Some people run pppd from /etc/inittab, but I never tested this.

The default route can be set with the defaultroute option or with a /etc/ppp/ip-up script;

#!/bin/bash
case $2 in
     /dev/ttyS1)
          /sbin/route add -net 0.0.0.0 gw Rem_Ip netmask 0.0.0.0
          ;;
esac
Ip-up can also be used to sync your clock using netdate.

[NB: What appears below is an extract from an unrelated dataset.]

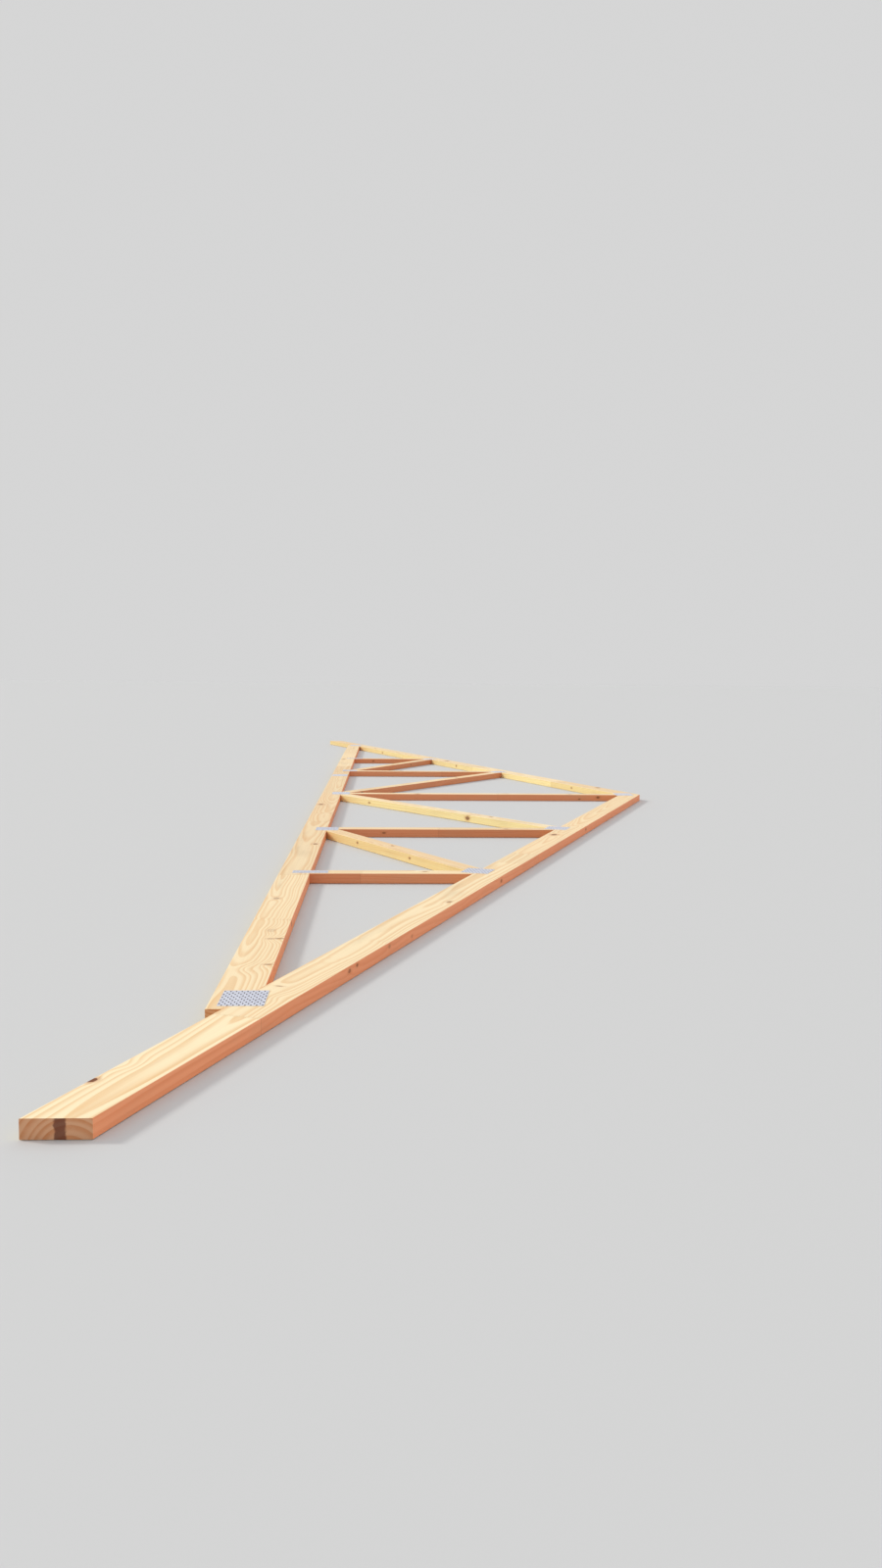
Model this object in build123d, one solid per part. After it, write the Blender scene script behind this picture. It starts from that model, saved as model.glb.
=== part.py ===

Of course the route set in ip-up is not necessarily the default route.
Your ip-up sets the route to the remote network while the ip-up script on the remote system sets the route to your network. If your network is 192.168.1.0 and your ppp interface 192.168.1.1, the ip-up script on the remote machine looks like this;

#!/bin/bash
case $2 in
   /dev/ttyS1)
      /sbin/route add -net 192.168.1.0 gw 192.168.1.1 netmask 255.255.255.0
      ;;
esac
The 'case $2' and '/dev/ttyS1)' bits are there in case you use more than one ppp link. Ip-up will run each time a link comes up, but only the part between '/dev/ttySx)' and ';;' will be executed, setting the right route for the right ttyS.
You can find more about routing in the NET-3-HOWTO section on routing

Though the persist option should make this superfluous, the pppd can also be restarted using ip-down;

#!/bin/bash
case $s in
     /dev/ttyS1)
          /usr/bin/sleep 30
          /usr/local/sbin/PRem_Host.sh &
          ;;
esac
The pppd is started using the /usr/local/sbin/PRem_Host.sh script
#!/bin/bash
( /usr/sbin/pppd /dev/ttyS1 115200 crtscts Loc_Ip:Rem_Ip persist ) &
I suppose some of the command line options make some of the options statements superfluous. Well, better safe then sorry.

Test

Test the whole thing just like the modem test.
If it works, get on your bike and bring the remote modem to the remote side of your link.